• **Dataset section**:
[Start]
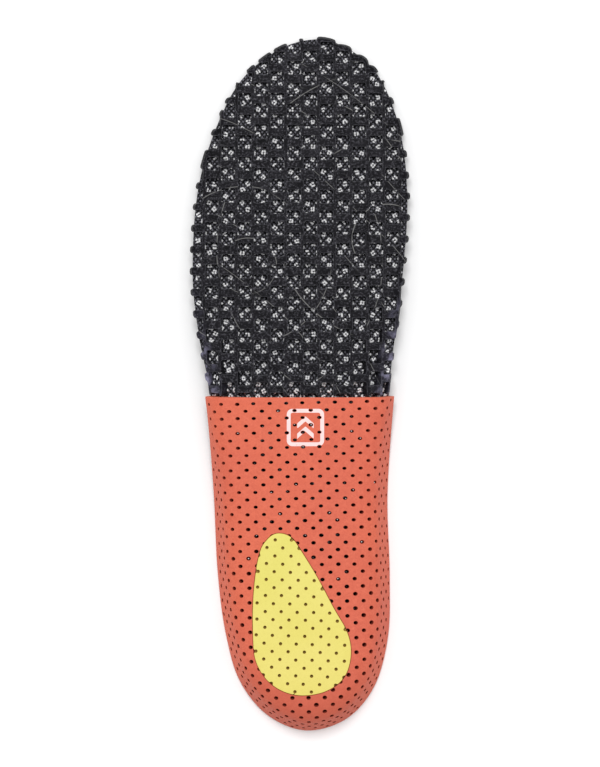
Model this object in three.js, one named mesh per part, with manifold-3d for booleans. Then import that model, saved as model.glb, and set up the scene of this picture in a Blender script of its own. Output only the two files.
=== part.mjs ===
// A cushioned insole for a right shoe, lying with its underside up, as it is when it is turned over on a table.
// Millimetres. +Z points out of the underside, +Y to the toes and +X to the inner, big toe side of the foot.
// The heel cup's rim and the tip of the toe rest on Z = 0.
import * as THREE from "three";
import { mergeVertices } from "three/addons/utils/BufferGeometryUtils.js";
import Module from "manifold-3d";

const wasm = await Module();
wasm.setup();

// Overall sizes.
const INSOLE_LENGTH = 270;
const BALL_WIDTH = 84.7;
const HEEL_CUP_DEPTH = 16;
const FOREFOOT_EDGE_DROP = 1.6;

// The outline, seen from below: [outward reach, distance from the heel end], as shares of the ball width
// and of the length. It starts at the heel end and runs up the inner side and back down the outer side.
const OUTLINE = [
  [0.024, 0.0],
  [0.203, 0.015],
  [0.331, 0.058],
  [0.401, 0.13],
  [0.411, 0.222],
  [0.401, 0.337],
  [0.43, 0.479],
  [0.468, 0.611],
  [0.503, 0.77],
  [0.459, 0.878],
  [0.349, 0.954],
  [0.201, 0.99],
  [0.083, 1.0],
  [-0.083, 0.988],
  [-0.272, 0.942],
  [-0.386, 0.877],
  [-0.476, 0.785],
  [-0.504, 0.661],
  [-0.483, 0.574],
  [-0.433, 0.479],
  [-0.398, 0.352],
  [-0.377, 0.224],
  [-0.34, 0.138],
  [-0.276, 0.071],
  [-0.149, 0.022],
];

// The spine that the faces are drawn from: the middle of the heel's round end and of the toe's, as shares
// of the ball width and of the length.
const HEEL_CENTRE = [0.018, 0.111];
const TOE_CENTRE = [0.024, 0.86];

// Layers, measured square to the surface.
const SHELL_HEEL_THICKNESS = 5.5;
const SHELL_FRONT_THICKNESS = 4.4;
const SHELL_RIM_THICKNESS = 2;
const FOREFOOT_RIM_THICKNESS = 4;
const SHELL_STEP = 1.2; // the shell stands this much prouder than the lattice
const COVER_THICKNESS = 1;
const BOND_GAP = 0.3;
const COVER_SETBACK = 1.1; // the cover's edge lies this far inside the lattice's teeth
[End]
• **Written request**: Write out the whole listing exactly.

• **Response**:
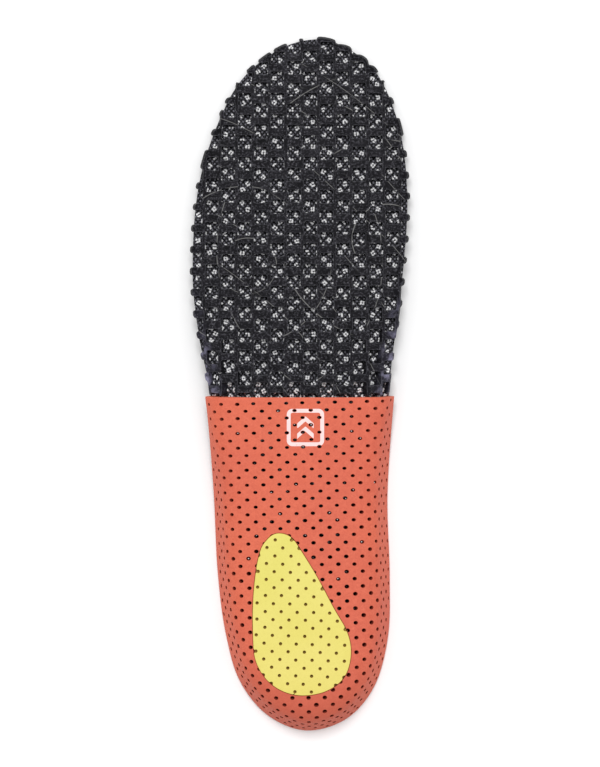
Model this object in three.js, one named mesh per part, with manifold-3d for booleans. Then import that model, saved as model.glb, and set up the scene of this picture in a Blender script of its own. Output only the two files.
=== part.mjs ===
// A cushioned insole for a right shoe, lying with its underside up, as it is when it is turned over on a table.
// Millimetres. +Z points out of the underside, +Y to the toes and +X to the inner, big toe side of the foot.
// The heel cup's rim and the tip of the toe rest on Z = 0.
import * as THREE from "three";
import { mergeVertices } from "three/addons/utils/BufferGeometryUtils.js";
import Module from "manifold-3d";

const wasm = await Module();
wasm.setup();

// Overall sizes.
const INSOLE_LENGTH = 270;
const BALL_WIDTH = 84.7;
const HEEL_CUP_DEPTH = 16;
const FOREFOOT_EDGE_DROP = 1.6;

// The outline, seen from below: [outward reach, distance from the heel end], as shares of the ball width
// and of the length. It starts at the heel end and runs up the inner side and back down the outer side.
const OUTLINE = [
  [0.024, 0.0],
  [0.203, 0.015],
  [0.331, 0.058],
  [0.401, 0.13],
  [0.411, 0.222],
  [0.401, 0.337],
  [0.43, 0.479],
  [0.468, 0.611],
  [0.503, 0.77],
  [0.459, 0.878],
  [0.349, 0.954],
  [0.201, 0.99],
  [0.083, 1.0],
  [-0.083, 0.988],
  [-0.272, 0.942],
  [-0.386, 0.877],
  [-0.476, 0.785],
  [-0.504, 0.661],
  [-0.483, 0.574],
  [-0.433, 0.479],
  [-0.398, 0.352],
  [-0.377, 0.224],
  [-0.34, 0.138],
  [-0.276, 0.071],
  [-0.149, 0.022],
];

// The spine that the faces are drawn from: the middle of the heel's round end and of the toe's, as shares
// of the ball width and of the length.
const HEEL_CENTRE = [0.018, 0.111];
const TOE_CENTRE = [0.024, 0.86];

// Layers, measured square to the surface.
const SHELL_HEEL_THICKNESS = 5.5;
const SHELL_FRONT_THICKNESS = 4.4;
const SHELL_RIM_THICKNESS = 2;
const FOREFOOT_RIM_THICKNESS = 4;
const SHELL_STEP = 1.2; // the shell stands this much prouder than the lattice
const COVER_THICKNESS = 1;
const BOND_GAP = 0.3;
const COVER_SETBACK = 1.1; // the cover's edge lies this far inside the lattice's teeth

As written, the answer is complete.